REQUIREMENTS -> What follows is a set of records; repeat all of them exactly.

Structured object records ->
↓

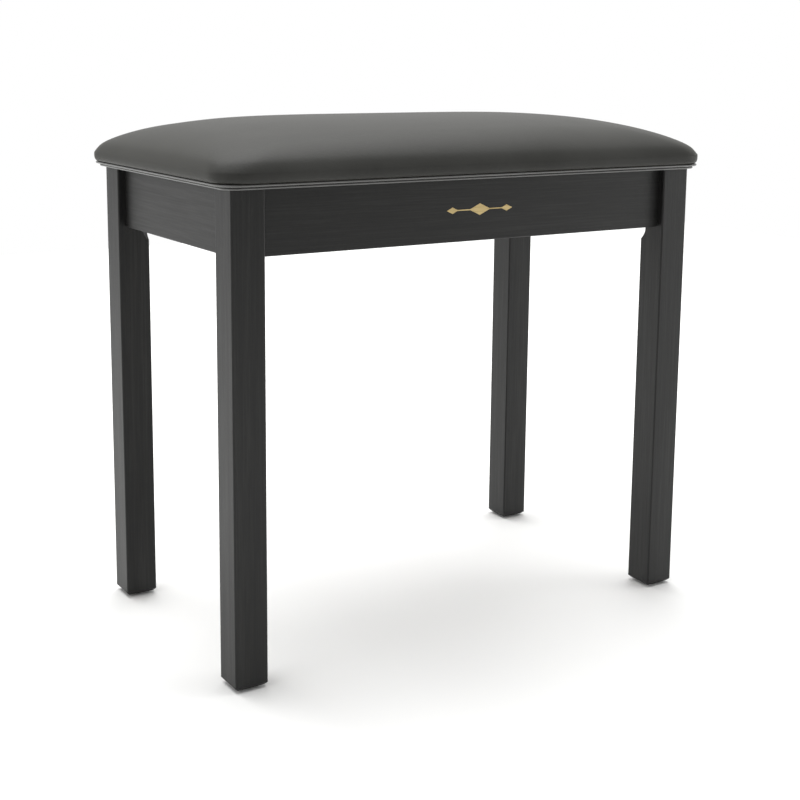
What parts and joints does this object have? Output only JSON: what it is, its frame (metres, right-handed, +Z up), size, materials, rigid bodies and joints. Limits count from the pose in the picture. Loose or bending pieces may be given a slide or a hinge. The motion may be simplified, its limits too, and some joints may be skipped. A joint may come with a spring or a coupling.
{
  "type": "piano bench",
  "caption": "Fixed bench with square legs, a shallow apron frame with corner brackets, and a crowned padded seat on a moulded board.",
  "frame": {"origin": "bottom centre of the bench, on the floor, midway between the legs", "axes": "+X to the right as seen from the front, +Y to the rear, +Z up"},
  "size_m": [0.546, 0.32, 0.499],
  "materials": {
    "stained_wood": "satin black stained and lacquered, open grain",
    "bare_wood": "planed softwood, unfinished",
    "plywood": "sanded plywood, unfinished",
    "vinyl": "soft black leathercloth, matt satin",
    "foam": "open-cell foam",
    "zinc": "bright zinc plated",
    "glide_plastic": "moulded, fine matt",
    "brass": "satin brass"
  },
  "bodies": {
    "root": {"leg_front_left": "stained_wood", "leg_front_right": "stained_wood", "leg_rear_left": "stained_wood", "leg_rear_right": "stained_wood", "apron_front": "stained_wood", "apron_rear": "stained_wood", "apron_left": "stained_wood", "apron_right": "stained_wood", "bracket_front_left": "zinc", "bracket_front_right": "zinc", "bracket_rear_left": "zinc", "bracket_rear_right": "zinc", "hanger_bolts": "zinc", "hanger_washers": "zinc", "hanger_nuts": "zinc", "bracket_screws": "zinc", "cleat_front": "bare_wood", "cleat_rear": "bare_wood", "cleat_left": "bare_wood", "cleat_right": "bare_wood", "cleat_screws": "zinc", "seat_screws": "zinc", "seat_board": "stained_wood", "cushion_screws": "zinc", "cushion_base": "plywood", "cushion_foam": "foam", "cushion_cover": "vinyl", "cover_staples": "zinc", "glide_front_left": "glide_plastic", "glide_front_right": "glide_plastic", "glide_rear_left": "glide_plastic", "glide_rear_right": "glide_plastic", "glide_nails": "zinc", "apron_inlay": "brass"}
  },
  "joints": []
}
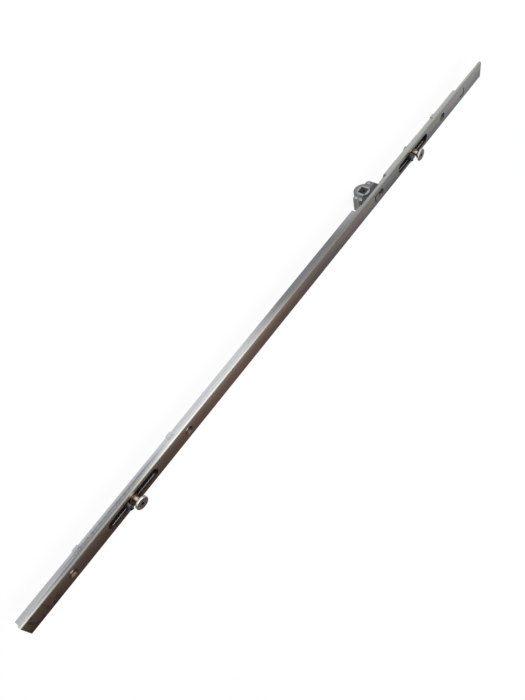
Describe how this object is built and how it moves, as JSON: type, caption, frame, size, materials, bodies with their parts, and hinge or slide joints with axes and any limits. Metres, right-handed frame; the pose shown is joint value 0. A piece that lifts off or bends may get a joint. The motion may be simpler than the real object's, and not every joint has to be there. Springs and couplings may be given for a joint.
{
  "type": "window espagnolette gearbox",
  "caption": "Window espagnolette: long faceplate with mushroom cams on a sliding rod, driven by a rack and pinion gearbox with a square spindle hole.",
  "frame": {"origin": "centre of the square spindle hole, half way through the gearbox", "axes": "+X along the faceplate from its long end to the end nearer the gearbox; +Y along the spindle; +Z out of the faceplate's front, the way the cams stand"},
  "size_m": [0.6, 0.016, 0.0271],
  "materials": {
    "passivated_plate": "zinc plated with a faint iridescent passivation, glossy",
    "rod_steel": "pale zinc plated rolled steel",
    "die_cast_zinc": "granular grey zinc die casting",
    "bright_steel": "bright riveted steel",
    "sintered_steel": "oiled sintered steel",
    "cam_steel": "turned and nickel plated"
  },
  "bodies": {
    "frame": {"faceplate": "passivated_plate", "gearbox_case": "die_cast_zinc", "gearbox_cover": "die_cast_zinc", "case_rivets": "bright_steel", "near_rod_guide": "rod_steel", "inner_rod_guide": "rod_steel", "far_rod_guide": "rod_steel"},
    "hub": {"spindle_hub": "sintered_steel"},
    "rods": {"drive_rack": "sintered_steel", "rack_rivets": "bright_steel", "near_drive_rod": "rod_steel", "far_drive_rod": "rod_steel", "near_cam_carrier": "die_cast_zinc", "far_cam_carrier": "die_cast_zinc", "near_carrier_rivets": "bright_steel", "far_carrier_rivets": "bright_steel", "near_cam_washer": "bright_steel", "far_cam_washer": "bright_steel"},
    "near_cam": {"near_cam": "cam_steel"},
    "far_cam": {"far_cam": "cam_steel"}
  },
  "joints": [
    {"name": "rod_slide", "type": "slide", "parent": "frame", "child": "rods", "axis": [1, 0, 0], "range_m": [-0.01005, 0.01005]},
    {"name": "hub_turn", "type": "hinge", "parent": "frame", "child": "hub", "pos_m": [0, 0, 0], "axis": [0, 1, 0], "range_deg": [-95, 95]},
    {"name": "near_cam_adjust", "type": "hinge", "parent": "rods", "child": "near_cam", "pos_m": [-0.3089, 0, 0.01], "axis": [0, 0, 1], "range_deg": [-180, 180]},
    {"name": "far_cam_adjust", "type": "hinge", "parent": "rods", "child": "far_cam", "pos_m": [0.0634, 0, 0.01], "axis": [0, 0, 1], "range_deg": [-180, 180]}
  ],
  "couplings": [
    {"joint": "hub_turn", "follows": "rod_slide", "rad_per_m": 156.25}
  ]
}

↑

OUTPUT FOR THIS EXERCISE ->
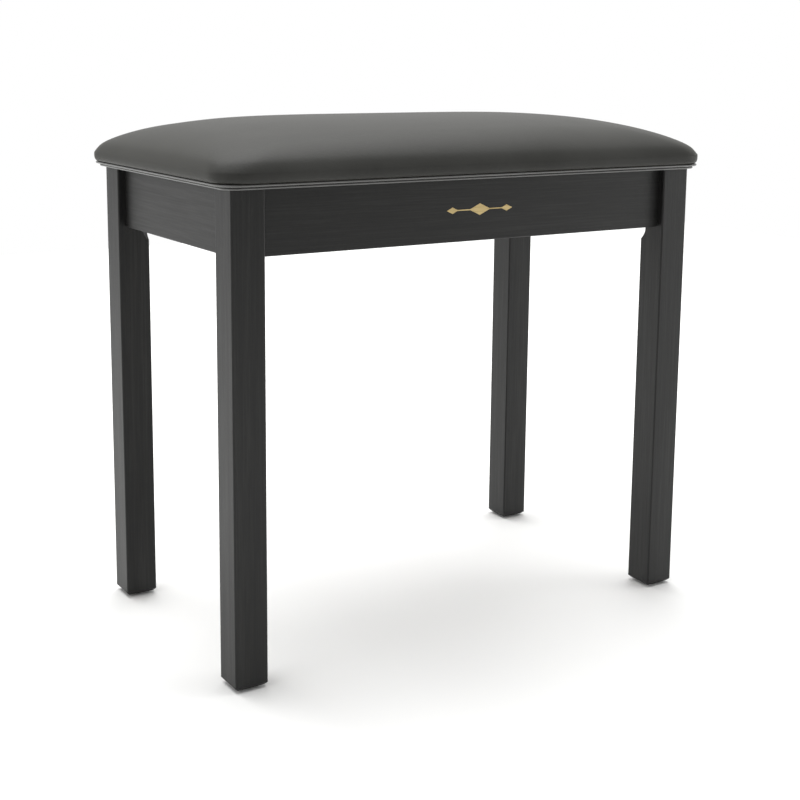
What parts and joints does this object have? Output only JSON: what it is, its frame (metres, right-handed, +Z up), size, materials, rigid bodies and joints. Limits count from the pose in the picture. Loose or bending pieces may be given a slide or a hinge. The motion may be simplified, its limits too, and some joints may be skipped. A joint may come with a spring or a coupling.
{
  "type": "piano bench",
  "caption": "Fixed bench with square legs, a shallow apron frame with corner brackets, and a crowned padded seat on a moulded board.",
  "frame": {"origin": "bottom centre of the bench, on the floor, midway between the legs", "axes": "+X to the right as seen from the front, +Y to the rear, +Z up"},
  "size_m": [0.546, 0.32, 0.499],
  "materials": {
    "stained_wood": "satin black stained and lacquered, open grain",
    "bare_wood": "planed softwood, unfinished",
    "plywood": "sanded plywood, unfinished",
    "vinyl": "soft black leathercloth, matt satin",
    "foam": "open-cell foam",
    "zinc": "bright zinc plated",
    "glide_plastic": "moulded, fine matt",
    "brass": "satin brass"
  },
  "bodies": {
    "root": {"leg_front_left": "stained_wood", "leg_front_right": "stained_wood", "leg_rear_left": "stained_wood", "leg_rear_right": "stained_wood", "apron_front": "stained_wood", "apron_rear": "stained_wood", "apron_left": "stained_wood", "apron_right": "stained_wood", "bracket_front_left": "zinc", "bracket_front_right": "zinc", "bracket_rear_left": "zinc", "bracket_rear_right": "zinc", "hanger_bolts": "zinc", "hanger_washers": "zinc", "hanger_nuts": "zinc", "bracket_screws": "zinc", "cleat_front": "bare_wood", "cleat_rear": "bare_wood", "cleat_left": "bare_wood", "cleat_right": "bare_wood", "cleat_screws": "zinc", "seat_screws": "zinc", "seat_board": "stained_wood", "cushion_screws": "zinc", "cushion_base": "plywood", "cushion_foam": "foam", "cushion_cover": "vinyl", "cover_staples": "zinc", "glide_front_left": "glide_plastic", "glide_front_right": "glide_plastic", "glide_rear_left": "glide_plastic", "glide_rear_right": "glide_plastic", "glide_nails": "zinc", "apron_inlay": "brass"}
  },
  "joints": []
}
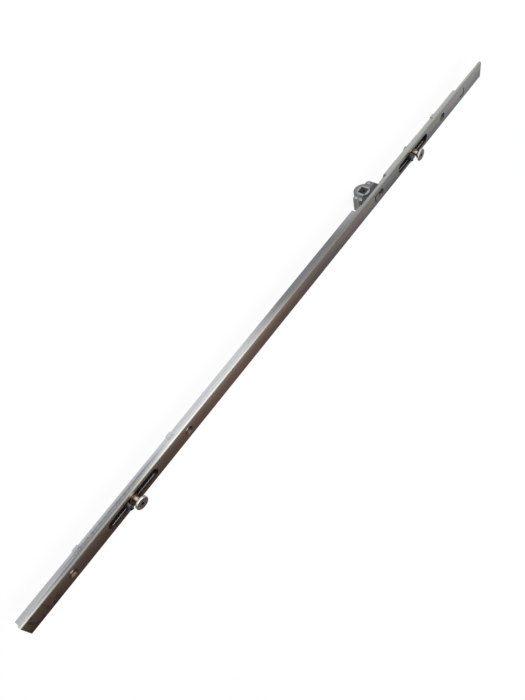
Describe how this object is built and how it moves, as JSON: type, caption, frame, size, materials, bodies with their parts, and hinge or slide joints with axes and any limits. Metres, right-handed frame; the pose shown is joint value 0. A piece that lifts off or bends may get a joint. The motion may be simpler than the real object's, and not every joint has to be there. Springs and couplings may be given for a joint.
{
  "type": "window espagnolette gearbox",
  "caption": "Window espagnolette: long faceplate with mushroom cams on a sliding rod, driven by a rack and pinion gearbox with a square spindle hole.",
  "frame": {"origin": "centre of the square spindle hole, half way through the gearbox", "axes": "+X along the faceplate from its long end to the end nearer the gearbox; +Y along the spindle; +Z out of the faceplate's front, the way the cams stand"},
  "size_m": [0.6, 0.016, 0.0271],
  "materials": {
    "passivated_plate": "zinc plated with a faint iridescent passivation, glossy",
    "rod_steel": "pale zinc plated rolled steel",
    "die_cast_zinc": "granular grey zinc die casting",
    "bright_steel": "bright riveted steel",
    "sintered_steel": "oiled sintered steel",
    "cam_steel": "turned and nickel plated"
  },
  "bodies": {
    "frame": {"faceplate": "passivated_plate", "gearbox_case": "die_cast_zinc", "gearbox_cover": "die_cast_zinc", "case_rivets": "bright_steel", "near_rod_guide": "rod_steel", "inner_rod_guide": "rod_steel", "far_rod_guide": "rod_steel"},
    "hub": {"spindle_hub": "sintered_steel"},
    "rods": {"drive_rack": "sintered_steel", "rack_rivets": "bright_steel", "near_drive_rod": "rod_steel", "far_drive_rod": "rod_steel", "near_cam_carrier": "die_cast_zinc", "far_cam_carrier": "die_cast_zinc", "near_carrier_rivets": "bright_steel", "far_carrier_rivets": "bright_steel", "near_cam_washer": "bright_steel", "far_cam_washer": "bright_steel"},
    "near_cam": {"near_cam": "cam_steel"},
    "far_cam": {"far_cam": "cam_steel"}
  },
  "joints": [
    {"name": "rod_slide", "type": "slide", "parent": "frame", "child": "rods", "axis": [1, 0, 0], "range_m": [-0.01005, 0.01005]},
    {"name": "hub_turn", "type": "hinge", "parent": "frame", "child": "hub", "pos_m": [0, 0, 0], "axis": [0, 1, 0], "range_deg": [-95, 95]},
    {"name": "near_cam_adjust", "type": "hinge", "parent": "rods", "child": "near_cam", "pos_m": [-0.3089, 0, 0.01], "axis": [0, 0, 1], "range_deg": [-180, 180]},
    {"name": "far_cam_adjust", "type": "hinge", "parent": "rods", "child": "far_cam", "pos_m": [0.0634, 0, 0.01], "axis": [0, 0, 1], "range_deg": [-180, 180]}
  ],
  "couplings": [
    {"joint": "hub_turn", "follows": "rod_slide", "rad_per_m": 156.25}
  ]
}